The three co-authors, all economists, share a common interest in energy and the issues it raises today.
First edited in 2014, “20 Idées Reçues sur l’Energie “/(“20 Miscompceptions About Energy”)[i] aimed to deconstruct the preconceptions surrounding energy economics. It was based on the need to address a dual challenge: ensuring equitable access to energy and combating climate change. Based on the refutation of certain common received ideas, the aim was to draw lessons and recommendations for the energy and climate policies of today and tomorrow. Certain ideas were particularly widespread at the time of the first edition, such as the liberalisation of energy markets, a single carbon price and the production of shale gas. Because of the simplicity of their economic reasoning, their failure to take account of climate and societal issues, and the specific characteristics of the energy sector, these ideas could be an obstacle to the deployment of a model capable of meeting the dual challenge of decarbonisation and fair supply.
This new edition appears in an energy context that proves the authors right on many of the objections to preconceived ideas that they had marginally advanced, especially given the energy crisis we are facing. For example, the idea (commonly shared by energy economists) that “liberalisation of the energy sector in Europe will lead to lower prices” has been empirically proven wrong ten years on. Electricity prices have risen since opening up to competition, and the share of renewables in national energy balances is not as high as expected. Liberalisation can, for certain industries and under certain conditions, lead to lower prices. This expected fall in prices would condition the benefits that consumers would derive from it. However, the specific nature of electricity and its market means that we must not give into the simplicity of the economic logic of the “invisible hand”, which would allow a situation of “general interest” to be achieved in the context of liberalisation. The explanation that would simply point to the rise in fossil fuel prices and the growing production of renewable energies as the cause of electricity price rises seems inadequate. The authors favour a global analysis of the failings of this liberalisation, an analysis of the repercussions of variations in spot prices on retail prices, and consideration of specific features such as the inelasticity of demand in the short term and the non-substitutable and non-stockable nature of electricity. They advocate effective regulation to ensure truly effective competition that benefits consumers.

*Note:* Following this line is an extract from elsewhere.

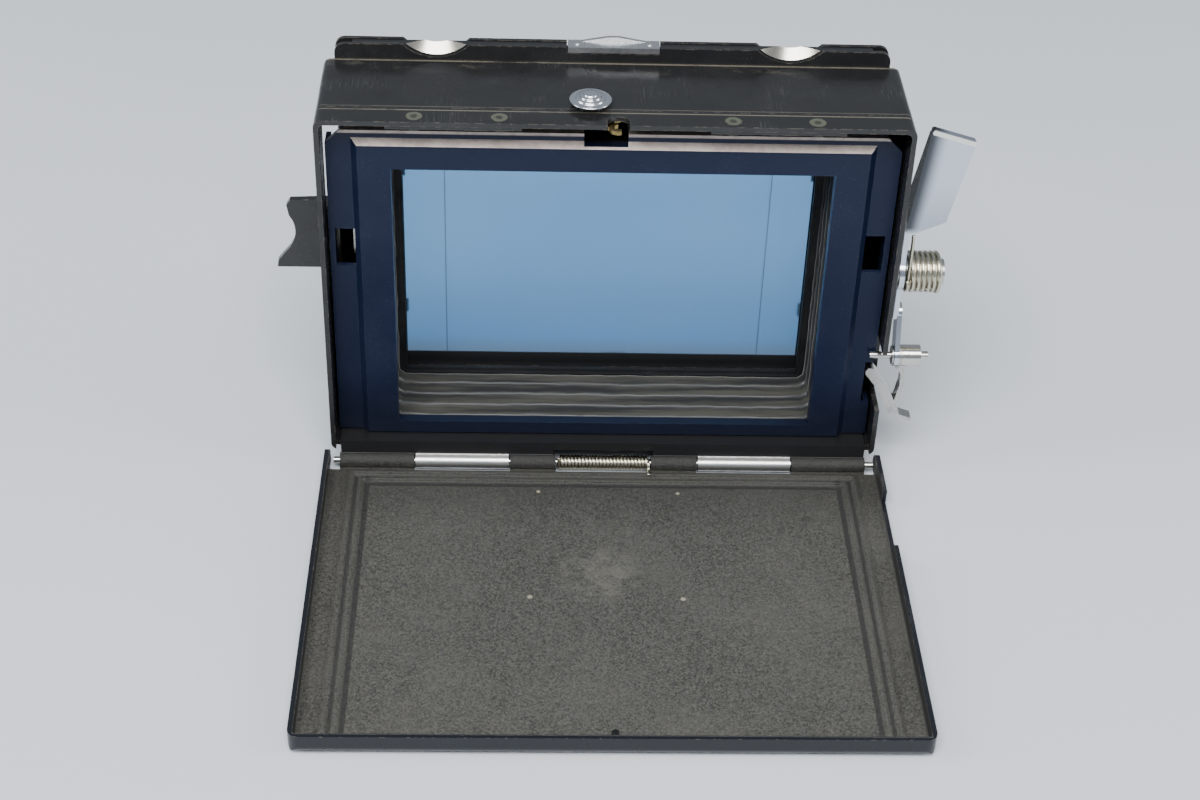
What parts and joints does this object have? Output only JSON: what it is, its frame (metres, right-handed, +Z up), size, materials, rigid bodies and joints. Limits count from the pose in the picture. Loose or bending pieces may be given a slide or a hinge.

This book also has the merit of highlighting North-South relations, from which the energy sector cannot escape, with the question of oil rent on the one hand, and carbon pricing on the other. The authors warn against placing too much emphasis on the issue of “the proper management of oil revenues”, as this could overshadow other issues further upstream, which are sometimes conditions for the proper management of oil revenues. These issues may relate to the sharing of the rent between the oil-producing state and the oil companies, or to the resources deployed to tackle poverty. While the creation of a fund for future generations is easily envisaged for a developed country, the matter is more complicated for a poor country. So the quick recommendations inherited from some “good” examples, but which are in fact incomparable to the cases of less developed countries, must be qualified in favour of taking into account the levels of development of the oil production/population ratio.
In addition, the issue of carbon pricing is addressed with the same concern to take account of inequalities in development between countries. The authors support the importance of considering this “common but differentiated” responsibility of the climate convention. The idea that “a universal carbon price is the most effective instrument for combating global warming” is thus tempered by the authors. Justifying the effectiveness of a single carbon price in order to prevent certain countries from behaving like free riders or relocating would be equivalent to considering, on the one hand, that each CO2 emission, whether produced in the United States or Bangladesh, has the same negative impact on the climate and, on the other hand, that it has the same social utility. The authors therefore propose defining a carbon price that takes account of countries’ level of development, as well as an approach based on emissions consumed. The carbon price could be set according to a reference price depending on the development index (HDI) and the CO2 emissions consumed, with a gradual adaptation of the price to the level of development, which would encourage countries to transition towards less emissive sources of production as they develop. The difficulty of international cooperation between emerging and developed countries demonstrates the importance of taking these inequalities into account. Other preconceived ideas regarding the choice of low-carbon technologies, their deployment, their financing and the support policies to be implemented to accompany them are analysed, deconstructed and followed by sound proposals.
The deconstruction of the 20 ideas presented in this book, ten years ago, now proves the authors right. The focus is now on the fundamental issues and major challenges facing the energy sector, inextricably linked to economic, geopolitical, social, and environmental factors. It encourages the adoption of a panoramic vision of the implications of energy policy choices. Through this book, the authors encourage us to reject the ease of traditional economic reasoning in favour of the specificity and complexity of the energy sector. Finally, valuable recommendations are put forward on how best to envisage our energy future.
“The purpose of studying economics is not to acquire a set of ready-made answers to economic questions, but to learn how to avoid being deceived by economists” – Joan Robinson (Contributions to Modern Economics, 1978).
Ibtissem Khelifati, CEC/Paris-Saclay intern research fellow.
[i] Boroumand,R., Goutte, S. et Porcher, T., 20 idées reçues sur l’énergie, Ed. de Boeck, 24/04/2024 (3rd edition) pp.208.